The company, Covanta, announced recently that it has written off its $23m investment in the project and considers it has no obligation to proceed. From the start, Mr Gormley has obstructed progress on this project. And he has made it clear he will oppose it for as long as he can. At first he persistently refused to issue an offshore licence. When that obstruction was circumvented he commissioned a report into the project contract, and he plans to introduce levies on waste companies which, again, could sabotage the project by making it too expensive to use.

Taxpayers will face a massive compensation bill if the minister goes on like this. The country will face huge fines, a consequence of our continued overreliance on landfill, which is in breach of EU directives.

What other country would tolerate an Environment Minister hindering a vital environmental project which had been approved by his department and by the Environmental Protection Agency, the Planning Board, the Commission for Energy Regulation and every other relevant agency?

Mr Gormley cannot be allowed to continue obstructing progress. He is the King Canute of Dublin Bay.

Irish Independent

€20m cost of spreading Dublin waste around
By Treacy Hogan Environment Correspondent
Friday November 12 2010

DUBLIN’S rubbish is to be sent to landfill sites around the country at a cost of €20m to taxpayers because the capital’s dumps are now full.

The hold-up in building the incinerator at Poolbeg was last night blamed for the deepening waste crisis, as Environment Minister John Gormley continues to oppose the project in his constituency.
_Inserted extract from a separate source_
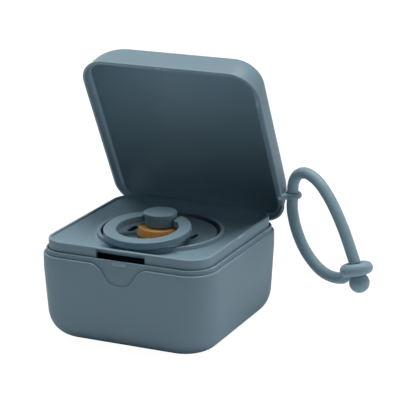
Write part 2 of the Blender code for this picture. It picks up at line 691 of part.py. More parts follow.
def well_profile(plate):
    """Section of the well: lip, wall, floor and the ring that the shield rests on."""
    outer = WELL_RADIUS + WELL_WALL
    round_off = WELL_WALL / 3
    rest_top = shield_height(REST_RADIUS) - SHIELD_THICKNESS - GAP
    floor_top = WELL_FLOOR_BOTTOM + WELL_FLOOR
    return [
        (outer - round_off, WELL_LIP_TOP), (outer, WELL_LIP_TOP - round_off),
        (outer + round_off, plate - WELL_FLOOR / 2), (outer, plate - WELL_FLOOR),
        (outer, WELL_FLOOR_BOTTOM), (REST_RADIUS, WELL_FLOOR_BOTTOM),
        (REST_RADIUS, rest_top), (REST_RADIUS + REST_WIDTH, rest_top),
        (REST_RADIUS + REST_WIDTH, floor_top), (WELL_RADIUS, floor_top),
        (WELL_RADIUS, WELL_LIP_TOP - round_off), (WELL_RADIUS + round_off, WELL_LIP_TOP)]


def pacifier_shield():
    """The round shield, dished on the handle side, with two vent slots."""
    steps = 5
    radii = [SHIELD_HOLE + (SHIELD_RADIUS - SHIELD_HOLE) * i / steps for i in range(steps + 1)]
    edge = SHIELD_THICKNESS / 3
    top = [(r, shield_height(r)) for r in radii[:-1]]
    top.append((SHIELD_RADIUS - edge, SHIELD_EDGE_TOP - edge / 8))
    side = [(SHIELD_RADIUS, SHIELD_EDGE_TOP - edge),
            (SHIELD_RADIUS, SHIELD_EDGE_TOP - SHIELD_THICKNESS + edge),
            (SHIELD_RADIUS - edge, SHIELD_EDGE_TOP - SHIELD_THICKNESS - edge / 8)]
    under = [(r, shield_height(r) - SHIELD_THICKNESS) for r in reversed(radii[:-1])]
    shield = turned("pacifier_shield", top + side + under, PIECES)
    for side_x in (-1, 1):
        slot = block(
            f"vent_{'left' if side_x < 0 else 'right'}",
            (side_x * VENT_PLACE - VENT_HALF_WIDTH, VENT_SET_BACK - VENT_HALF_LENGTH,
             SHIELD_CENTRE_TOP - SHIELD_THICKNESS - OVERRUN),
            (side_x * VENT_PLACE + VENT_HALF_WIDTH, VENT_SET_BACK + VENT_HALF_LENGTH,
             SHIELD_EDGE_TOP + OVERRUN), TOOLS)
        bevel = slot.modifiers.new("ends", "BEVEL")
        bevel.width = VENT_HALF_WIDTH * 0.9
        bevel.segments = 3
        bevel.limit_method = "WEIGHT"
        weights = slot.data.attributes.new("bevel_weight_edge", "FLOAT", "EDGE")
        for edge_item in slot.data.edges:
            a, b = (slot.data.vertices[v].co for v in edge_item.vertices)
            if abs(a.z - b.z) > OVERRUN:
                weights.data[edge_item.index].value = 1.0
        combine(shield, as_tool(slot), "DIFFERENCE")
    return finish_piece(shield, plastic("shield_plastic", SHIELD_GREY, 0.45))


def pacifier_teat():
    """The rubber teat: flange over the shield, neck through it and a hollow round bulb."""
    under = shield_height(SHIELD_HOLE) - SHIELD_THICKNESS
    tip = under - TEAT_LENGTH
    bulb = tip + TEAT_BULB_RADIUS
    middle = (FLANGE_TOP + FLANGE_BOTTOM) / 2
    outer = [
        (FLANGE_TOP_RADIUS - FLANGE_ROUND, FLANGE_TOP),
        (FLANGE_TOP_RADIUS - FLANGE_ROUND * 0.3, FLANGE_TOP - FLANGE_ROUND * 0.3),
        (FLANGE_TOP_RADIUS, FLANGE_TOP - FLANGE_ROUND), (FLANGE_RADIUS, middle),
        (FLANGE_RADIUS - FLANGE_BULGE / 2, FLANGE_BOTTOM + FLANGE_ROUND),
        (FLANGE_RADIUS - FLANGE_BULGE - FLANGE_ROUND, FLANGE_BOTTOM),
        (TEAT_NECK_RADIUS, FLANGE_BOTTOM), (TEAT_NECK_RADIUS, under - TEAT_BULB_RADIUS)]
    start = math.acos(TEAT_NECK_RADIUS / TEAT_BULB_RADIUS)
    for step in range(9):
        angle = start - (start + math.pi / 2) * step / 8
        outer.append((TEAT_BULB_RADIUS * max(math.cos(angle), 0.0),
                      bulb + TEAT_BULB_RADIUS * math.sin(angle)))
    hollow = TEAT_BULB_RADIUS - TEAT_WALL
    bore = TEAT_NECK_RADIUS - TEAT_WALL
    inner = []
    start = math.acos(bore / hollow)
    for step in range(7):
        angle = -math.pi / 2 + (start + math.pi / 2) * step / 6
        inner.append((hollow * max(math.cos(angle), 0.0), bulb + hollow * math.sin(angle)))
    inner[0] = (0.0, inner[0][1])
    inner.append((bore, FLANGE_TOP))
    outer[-1] = (0.0, tip)
    teat = open_turned("pacifier_teat", outer, inner)
    return finish_piece(teat, plastic("teat_rubber", AMBER, 0.35))


def open_turned(name, outer, inner):
    """A turned cup: the outer side down to the axis, then the hollow up to its mouth."""
    profile = inner + outer
    mesh_name = name
    mesh = bpy.data.meshes.new(mesh_name)
    points = [(radius, 0.0, height) for radius, height in profile]
    mesh.from_pydata(points, [(i, i + 1) for i in range(len(points) - 1)], [])
    obj = bpy.data.objects.new(name, mesh)
    PIECES.objects.link(obj)
    bm = bmesh.new()
    bm.from_mesh(mesh)
    bmesh.ops.spin(
        bm, geom=bm.verts[:] + bm.edges[:], cent=(0, 0, 0), axis=(0, 0, 1),
        angle=2 * math.pi, steps=24, use_merge=True)
    bmesh.ops.remove_doubles(bm, verts=bm.verts, dist=WELD)
    bmesh.ops.recalc_face_normals(bm, faces=bm.faces)
    bm.to_mesh(mesh)
    bm.free()
    return obj


def pacifier_knob():
    """The plug: round head over the flange, stem in the teat, cross bore for the ring."""
    stem = KNOB_BOTTOM - PLUG_DEPTH
    profile = [
        (0.0, KNOB_TOP), (KNOB_TOP_RADIUS - KNOB_ROUND, KNOB_TOP),
        (KNOB_TOP_RADIUS - KNOB_ROUND * 0.3, KNOB_TOP - KNOB_ROUND * 0.3),
        (KNOB_TOP_RADIUS, KNOB_TOP - KNOB_ROUND), (KNOB_FOOT_RADIUS, KNOB_BOTTOM),
        (PLUG_RADIUS, KNOB_BOTTOM), (PLUG_RADIUS, stem), (0.0, stem)]
    knob = turned("pacifier_knob", profile, PIECES, steps=32)
    for side in (-1, 1):
        bore = rod(
            f"trunnion_bore_{'left' if side < 0 else 'right'}", TRUNNION_RADIUS + GAP,
            (side * (TRUNNION_TIP - GAP), 0, RING_PIVOT_Z),
            (side * (KNOB_TOP_RADIUS + OVERRUN), 0, RING_PIVOT_Z), 16, TOOLS)
        combine(knob, as_tool(bore), "DIFFERENCE")
    return finish_piece(knob, plastic("knob_plastic", BLUE_GREY, 0.45))


def pacifier_ring():
    """The ring handle: a flat open ring whose ends turn in the plug."""
    axis = axis_empty("ring_axis", (0.0, 0.0, RING_PIVOT_Z), RING_REST_TILT)
    outline = []
    for radius, first, last in (
            (RING_OUTER, RING_END_OUTER_ANGLE, 2 * math.pi - RING_END_OUTER_ANGLE),
            (RING_INNER, 2 * math.pi - RING_END_INNER_ANGLE, RING_END_INNER_ANGLE)):
        for step in range(RING_STEPS + 1):
            angle = first + (last - first) * step / RING_STEPS
            outline.append((radius * math.sin(angle) + RING_PLAY,
                            radius * math.cos(angle) - RING_SET_BACK))
    ring = outline_solid("pacifier_ring", outline, RING_THICKNESS / 2, Matrix.Identity(4),
                         PIECES, bevel=RING_ROUND)
    for side in (-1, 1):
        trunnion = rod(
            f"trunnion_{'left' if side < 0 else 'right'}", TRUNNION_RADIUS,
            (side * (TRUNNION_TIP + RING_PLAY), 0, 0),
            (side * (RING_END_OUTER + TRUNNION_RADIUS) + RING_PLAY, 0, 0), 12, TOOLS)
        combine(ring, as_tool(trunnion, axis), "UNION")
    return finish_piece(ring, plastic("ring_plastic", BLUE_GREY, 0.45), axis)


def eyelet_centre():
    """Where the cord passes the eyelet, with the lid open as it stands."""
    closed = Vector((EYELET_X, EYELET_Y - HINGE_Y, EYELET_Z - HINGE_Z))
    turned_back = Matrix.Rotation(-LID_OPEN_ANGLE, 3, "X") @ closed
    return turned_back + Vector((0.0, HINGE_Y, HINGE_Z))


def strap(axis, centre):
    """The strap: two cord stretches, the ring end and the ball end."""
    outward = Vector((math.cos(STRAP_ANGLE), math.sin(STRAP_ANGLE), 0.0))

    def place(point):
        return Vector((centre.x, centre.y, 0.0)) + outward * point[0] + Vector((0, 0, point[1]))

    neck_top = (CLASP_PLACE[0] - math.sin(NECK_TILT) * (CLASP_NECK + GAP),
                CLASP_PLACE[1] + math.cos(NECK_TILT) * (CLASP_NECK + GAP))
    upper = [place(p) for p in UPPER_ROUTE + [neck_top]]
    lower = [place(p) for p in LOWER_ROUTE]
    for name, route in (("strap_cord_upper", upper), ("strap_cord_lower", lower)):
        cord = tube(name, smooth_route(route, CORD_STEP), CORD_RADIUS, PIECES, origin=centre)
        finish_piece(cord, plastic(name + "_silicone", STRAP_GREY, 0.4), axis)

    middle = place(CLASP_PLACE)

    def turn_by(tilt):
        way = outward * math.sin(tilt) - Vector((0, 0, math.cos(tilt)))
        return way.to_track_quat("Z", "Y").to_matrix().to_4x4()

    ring = ring_end(middle - centre, turn_by(CLASP_TILT))
    stem = tube("ring_stem", smooth_route([place(p) for p in STEM_ROUTE], CORD_STEP / 3),
                CORD_RADIUS, TOOLS, origin=centre)
    combine(ring, as_tool(stem, axis), "UNION")
    finish_piece(ring, plastic("ring_end_silicone", STRAP_GREY, 0.4), axis)

    start = -CLASP_NECK
    flare = start + CLASP_NECK_FLARE
    waist = CLASP_BALL_DROP - math.sqrt(CLASP_BALL_RADIUS ** 2 - CLASP_NECK_RADIUS ** 2)
    profile = [(0.0, start), (CORD_RADIUS, start), (CORD_RADIUS - WELD, start + CLASP_NECK_FLARE / 4),
               (CLASP_NECK_RADIUS, flare), (CLASP_NECK_RADIUS, waist)]
    first = math.asin(CLASP_NECK_RADIUS / CLASP_BALL_RADIUS)
    for step in range(1, 11):
        angle = first + (math.pi - first) * step / 10
        profile.append((max(CLASP_BALL_RADIUS * math.sin(angle), 0.0),
                        CLASP_BALL_DROP - CLASP_BALL_RADIUS * math.cos(angle)))
    profile[-1] = (0.0, CLASP_BALL_DROP + CLASP_BALL_RADIUS)
    profile = [(radius, -height) for radius, height in profile]
    ball = turned("strap_ball_end", profile, PIECES, steps=20)
    flip = turn_by(NECK_TILT) @ Matrix.Rotation(math.pi, 4, "X")
    ball.data.transform(Matrix.Translation(middle - centre) @ flip)
    finish_piece(ball, plastic("ball_end_silicone", STRAP_GREY, 0.4), axis)


def ring_end(middle, turn):
    """The ring moulded on the strap's end, which the ball is pushed through."""
    bpy.ops.mesh.primitive_torus_add(
        major_segments=24, minor_segments=12, major_radius=CLASP_RING_RADIUS,
        minor_radius=CLASP_TUBE_RADIUS)
    made = bpy.context.object
    bm = bmesh.new()
    bm.from_mesh(made.data)
    bpy.data.objects.remove(made, do_unlink=True)
    bmesh.ops.transform(bm, matrix=Matrix.Translation(middle) @ turn, verts=bm.verts)
    return add_mesh("strap_ring_end", bm, PIECES)


def main():
    """Build every piece."""
    lid_axis = axis_empty("lid_axis", (0.0, HINGE_Y, HINGE_Z), -LID_OPEN_ANGLE)
    case_shell()
    lid_shell(lid_axis)
    hinge_pin()
    insert_tray()
    pacifier_shield()
    pacifier_teat()
    pacifier_knob()
    pacifier_ring()
    centre = eyelet_centre()
    strap(axis_empty("strap_axis", centre), centre)
    bpy.context.view_layer.update()


main()
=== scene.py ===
"""Looks of the pacifier travel box: moulded case and lid, tray, pacifier and silicone strap.

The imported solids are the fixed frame. Each class below holds one sub-assembly's sizes in
metres, builds its visible meshes in the same frame and dresses them.
"""
import logging
import math
from collections.abc import Callable, Sequence
from dataclasses import dataclass, field
from enum import Enum
from functools import partial

import bmesh
import bpy
from bmesh.types import BMesh
from bpy.types import ID, Curve, Material, Mesh, Node, NodeSocket, NodeTree, Object, World
from mathutils import Matrix, Vector


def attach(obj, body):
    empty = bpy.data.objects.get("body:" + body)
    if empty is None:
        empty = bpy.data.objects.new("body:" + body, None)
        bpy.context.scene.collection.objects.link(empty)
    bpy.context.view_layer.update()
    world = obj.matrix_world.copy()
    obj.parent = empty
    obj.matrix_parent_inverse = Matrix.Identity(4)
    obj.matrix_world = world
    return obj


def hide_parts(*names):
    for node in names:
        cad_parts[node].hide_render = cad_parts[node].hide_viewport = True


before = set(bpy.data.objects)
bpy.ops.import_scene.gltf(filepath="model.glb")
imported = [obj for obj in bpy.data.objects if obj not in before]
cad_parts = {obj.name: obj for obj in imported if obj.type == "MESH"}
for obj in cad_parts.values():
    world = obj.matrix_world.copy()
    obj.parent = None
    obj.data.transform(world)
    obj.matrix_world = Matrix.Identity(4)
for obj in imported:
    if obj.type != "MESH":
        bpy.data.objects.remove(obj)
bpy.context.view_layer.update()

log = logging.getLogger("pacifier_box")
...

The extra cost to taxpayers of sending the rubbish by trucks to dumps in as many as 10 other counties will be as much as €20m over the next 12 months, the Irish Independent has learnt.

Dublin City Council last night confirmed the landfills in its area are now completely full, and the council is now being forced to send all of its rubbish to dumps in Cavan and Kildare, but can extend this to Limerick, Galway, Offaly, Wicklow, Carlow, Louth, Monaghan, and Meath. From the end of December there will be no more landfill space available in the Dublin region for waste collected by Dublin City Council and South Dublin County Council.

The two local authorities have initially awarded contracts to Oxygen and Bord na Mona to dispose of the household and commercial waste in landfills in Cavan and Kildare.

The Dublin Waste Plan envisaged that the Poolbeg incinerator would be up and running by now, so that no household waste from the Dublin region would have to go to landfill.

It was all to be thermally treated, generating energy and providing district heating as well as creating 100 jobs.

Private waste company Oxygen will treat up to 25,000 tonnes of the waste collected by the two Dublin local authorities between January and June next year. Bord na Mona has been awarded a similar six-month contract and will dispose of up to 120,000 tonnes of waste.

It had been planned that all non-recyclable waste in Dublin would be sent to the Poolbeg incinerator.

The waste was to have generated energy for up to 80,000 homes and district heating for another 50,000 homes.

Mr Gormley has come under fire from Covanta, the company involved in the Poolbeg project, for refusing to issue a foreshore licence. The incinerator has already been approved by his own department, the Environmental Protection Agency, An Bord Pleanala, the Commission for Energy Regulation, the Department of Finance and the National Development Finance Agency as good value for money.

The Dublin Waste Plan aims to recycle 59pc of Dublin’s waste, thermally treat 25pc at the Poolbeg incinerator and only landfill the remaining 16pc.

Last night a spokesman for Mr Gormley said the move to send the waste outside Dublin only showed the council had “failed” to deliver essential services for the city.

“The fact that Dublin has to contract out for waste disposal is a clear indication that the councils’ waste management plans have failed to deliver the infrastructure required to deal with the waste,” he said.

“It should be noted that the vast bulk of the capital’s waste has been disposed of outside of Dublin for more than a decade in the Kill landfill in Kildare, and it is of course disappointing to see that the council is continuing this policy.”